Китайцы не попались на рикардистский трюк. Они выбрали классическое учение и больше доверились историческому опыту. Пока что у них всё получалось хорошо, но и их нетрадиционная модель роста имеет определенные границы. Если они в скором времени не найдут рынок экспорта, перманентно готовый к приёму, в какой-то мере эквивалент латиноевропейского рынка для германской экономики, то им нужно быть готовым к тому, что в той части экономики, которая производит инвестиционные товары, они вскоре понесут жестокие потери. Если рост упадёт с 10 % до 6 % в год (что как раз правдоподобно), то инвестиции сократятся с 50 % ВВП до 30 %. Но тогда на чём-то скажется нехватка 20 % ВВП, которую не так просто будет заменить из ничего. Вся система в настоящий момент стимулирует инвестиции, банки дают кредиты, партия и государство дают землю, дотации и защиту от конкуренции. Но отдачи от этого всё меньше, инвестируемые сегодня доллары принесут отчётливо меньше прибыли, чем приносили ещё десять лет назад.
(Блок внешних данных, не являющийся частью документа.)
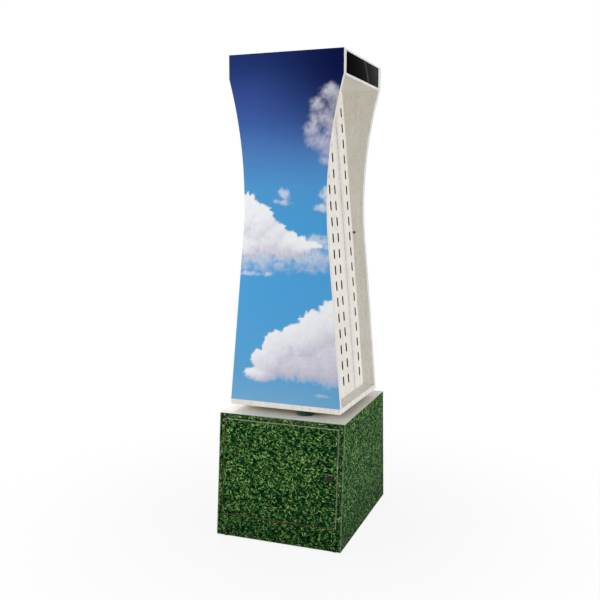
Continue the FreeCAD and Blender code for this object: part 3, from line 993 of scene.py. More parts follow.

Но, может быть, в Китае вскоре появится и другая проблема. Финансовая система приняла там форму, которая не сможет продержаться долго. Богатейший процент населения контролирует там состояние приблизительно в 2000 миллиардов долларов, это соответствует где-то двум третям огромных валютных резервов. Цены на землю колоссально выросли: в городах с 1000 юаней в 2002 году до 3130 юаней десять лет спустя (в среднем по всей стране). Участки под строительство жилья на Восточном побережье, переживающем бум, стоят сейчас местами в два раза дороже, чем в Лондоне, а за последние пять лет цена выросла в четыре раза. В Китае многое финансируется с помощью цен на недвижимость, через ссуды, взятые под залог этих экстравагантных цен. Сторонний наблюдатель не удивится, если и этот пузырь однажды лопнет.
Дивясь чуду китайской модели роста, мы, таким образом, держим в уме, что в истории уже бывало много экономических чудес, из которых в итоге ничего не получалось. Преимущества крупных концернов, привилегии для однопартийцев и слабое развитие частных институций вызывают у стороннего наблюдателя по крайней мере некоторое недоверие, не меньшее, чем у коммунистической партии Китая вызывают учения Рикардо и Маркса.
Руссо и первые огорчения
Новое время начинается, когда устремлённый на мир взгляд видит «этот хаос и эту чудовищную путаницу» (Паскаль), не особенно ужасаясь им.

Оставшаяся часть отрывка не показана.